Todo esse mar de preconceito
em torno da lesbianidade ocorre porque as mulheres resolveram ser autônomas
quanto as suas manifestações sexuais. A partir do momento que elas ditam as
regras e decidem com quem irão ter relações mais íntimas, a sociedade trata
logo de reprimi-las e isso acontece tanto no ambiente gay quanto no hétero. Muitas
mulheres mais “ousadas” escolhem com quem e como querem transar, se querem ter filhos,
se vão trabalhar e etc., assim, quando essa mesma mulher faz tudo isso e ainda
assume uma conduta sexual desconforme com os padrões pré-estabelecidos, elas
acabam transgredindo a ordem natural, ou imposta por essa sociedade patriarcal,
e são inevitavelmente tratadas como rebeldes. É por isso que a discriminação em
torno delas é maior, visto que sobre a sexualidade das mulheres existem vários casulos
que precisam ser rompidos um a um.
Para muita gente a
homossexualidade é um tema difícil de ser debatido e, principalmente
compreendido. Isto porque ainda há muita coisa sobre a sexualidade humana a ser
descoberta, mas certos tabus impedem que isso aconteça. Bloqueios esses que têm
oprimido os gays de se mostrarem e assumirem sua condição sexual sem o crivo da
repressão que causa discriminação, dor e medo. Por essa razão é que muitas
pessoas vivem infelizes, a margem da sociedade, recuadas em guetos e subgrupos
como se existisse na sexualidade uma classificação entre aqueles que são
superiores, os héteros, e os inferiores/inferiorizados, os homossexuais.
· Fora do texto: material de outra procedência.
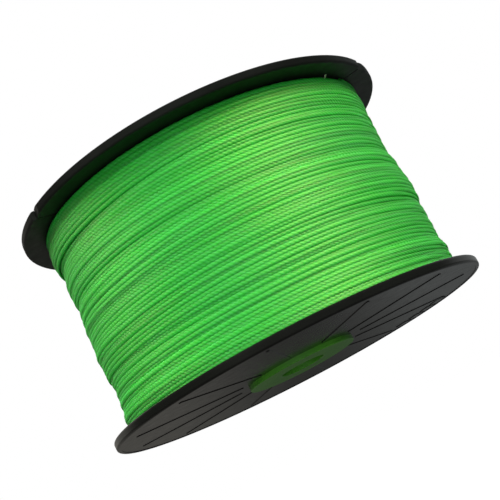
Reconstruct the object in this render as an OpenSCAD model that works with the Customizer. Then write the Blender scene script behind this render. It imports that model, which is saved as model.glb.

Acabar,
então, com esse esquema deve estar na pauta de todos aqueles que buscam uma
sociedade mais justa e humana, uma vez que cada pessoa é muito mais do que gay
ou hétero. Somos antes de tudo seres pensantes e devemos usar nossas
ferramentas cognitivas para criar um mundo melhor, mais tolerável e com maior
respeito às diferenças, que no final das contas nem é tão diferente assim.